The phenomenon isn’t unique to the U.S., he says. Other regions and countries experiencing the same trend include Europe, South America, China and South Africa.
The growing number of SKUs requires that companies adopt better tools for semantic and geometric searches of product variations. What’s needed, Dolci says, is an information-technology solution that recognizes the myriad descriptions and attributions of parts. Such capability allows manufacturers and retailers to identify similarities between parts, and determine whether they might actually be the same SKU.
“It allows you to sift through in different languages, containing abbreviations and other characters,” Dolci says. Users of such tools can process some 25 million descriptions in a minute on a normal computer. In the process, they can do a better job of storing and organizing data about all of their SKUs.

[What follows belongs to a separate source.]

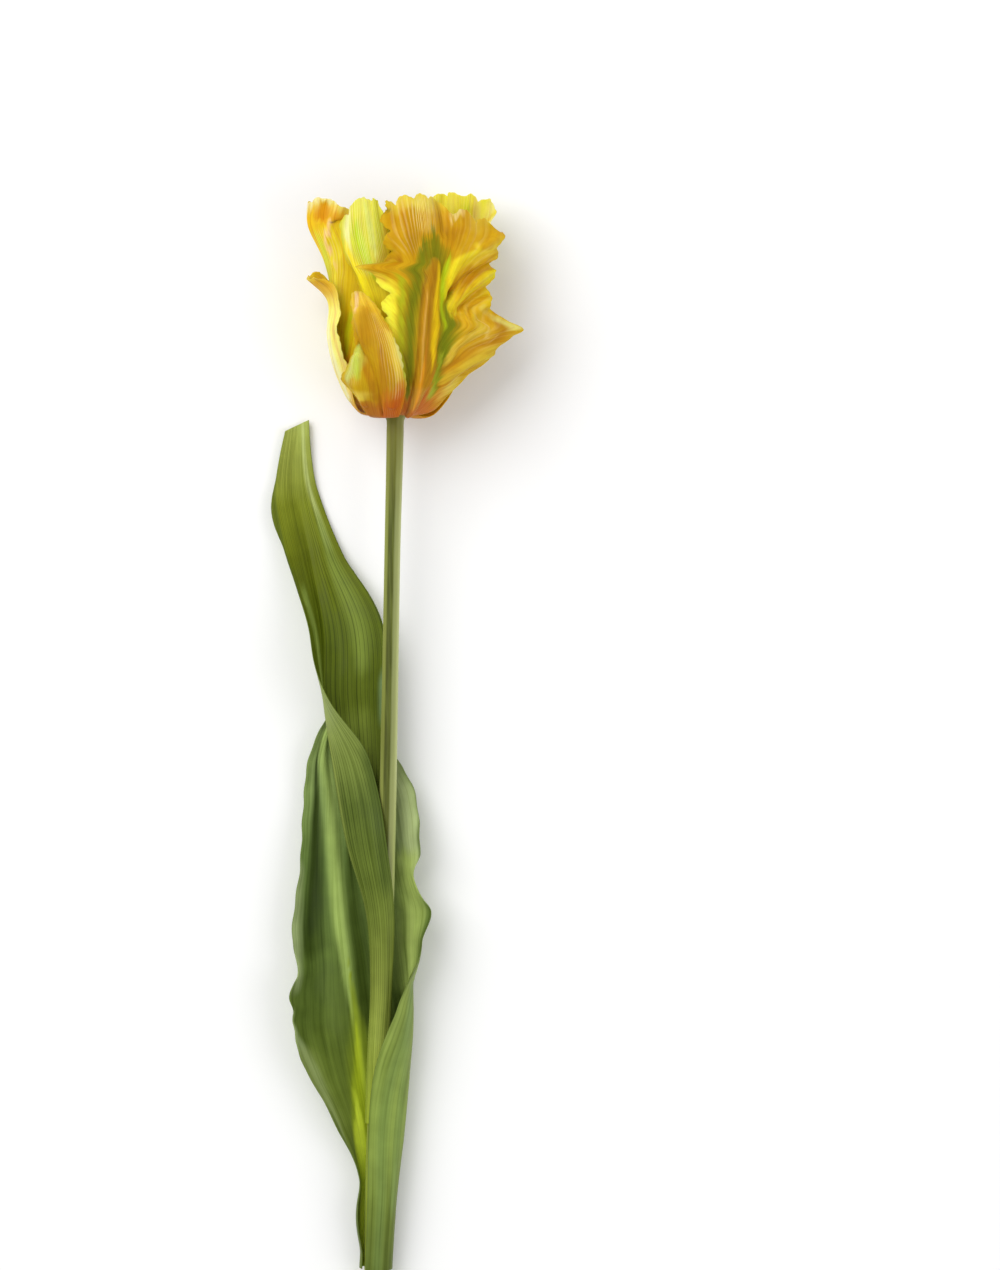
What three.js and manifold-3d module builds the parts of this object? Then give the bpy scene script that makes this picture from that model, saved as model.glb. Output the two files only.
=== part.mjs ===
// A parrot tulip, picked and lying on a surface: a stem with two clasping leaves and one fringed bloom.
// Millimetres. +X runs across the flower, +Y along the stem to the bloom, and +Z up from the surface.
// The flower is laid out from the top of its stem, where the petals grow, and moved as a whole at the end,
// so that the middle of its footprint lies at the origin.
import * as THREE from "three";
import { mergeVertices } from "three/addons/utils/BufferGeometryUtils.js";
import Module from "manifold-3d";

const wasm = await Module();
wasm.setup();

const { clamp, degToRad, smoothstep } = THREE.MathUtils;

// ---------------------------------------------------------------- driving dimensions

const STEM_LENGTH = 364; // from the cut end to the bloom
const STEM_RADIUS = 3.15; // halfway up
const RECEPTACLE_RADIUS = 4.3; // the top of the stem, which carries the bloom
const RECEPTACLE_TOP = 2.6;
const PETAL_THICKNESS = 0.7;
const LEAF_THICKNESS = 0.8;
const GAP = 0.3; // between two pieces that touch

const BLOOM_REST = 25.2; // height of the bloom's root above the surface
const BLOOM_LIFT = 3.2; // degrees that the stem and the bloom rise from the surface
const BLOOM_LEAN = -2.6; // degrees that the bloom leans to the right

// ---------------------------------------------------------------- materials and nodes

const petalYellow = new THREE.MeshStandardMaterial({ color: 0xd9a91c, roughness: 0.5, metalness: 0 });
const leafGreen = new THREE.MeshStandardMaterial({ color: 0x6d8f3a, roughness: 0.55, metalness: 0 });
const stemGreen = new THREE.MeshStandardMaterial({ color: 0x8b9c50, roughness: 0.5, metalness: 0 });
const pistilGreen = new THREE.MeshStandardMaterial({ color: 0xb7c26a, roughness: 0.5, metalness: 0 });
const antherBrown = new THREE.MeshStandardMaterial({ color: 0x3a2a1c, roughness: 0.8, metalness: 0 });

function part(name, geometry, material) {
  const mesh = new THREE.Mesh(geometry, material);
  mesh.name = name;
  return mesh;
}

// ---------------------------------------------------------------- curves and sheets

// A smooth curve through evenly spaced values, read at u from 0 to 1.
function through(values, u) {
  const last = values.length - 1;
  const place = clamp(u, 0, 1) * last;
  const i = Math.min(Math.floor(place), last - 1);
  const f = place - i;
  const [a, b, c, d] = [i - 1, i, i + 1, i + 2].map((k) => values[clamp(k, 0, last)]);
  return b + 0.5 * f * (c - a + f * (2 * a - 5 * b + 4 * c - d + f * (3 * (b - c) + d - a)));
}

// A rounded bump, 1 at its middle and 0 past its span.
function bump(distance, span) {
  const share = clamp(Math.abs(distance) / span, 0, 1);
  return (1 - share * share) ** 2;
}

// A row of sharp notches between rounded teeth, one to each whole number.
function notch(place) {
  return 1 - Math.abs(Math.sin(Math.PI * place));
}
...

A geometric search takes a picture of the object and recognizes patterns that can match parts and locate identical SKUs, working in a manner that’s similar to facial-recognition programs. Dolci says the necessary algorithms can be deployed at the very start of the process, beginning with product design. Such intelligence also makes it easier for companies to differentiate products downstream.
The biggest challenge in implementing a system is human in nature. “You’re dealing with people who prefer to create a new part instead of searching for an existing one,” Dolci says. “The human brain looks for the easiest way out.” As a result, “change management was the greatest hurdle in getting this system to function.”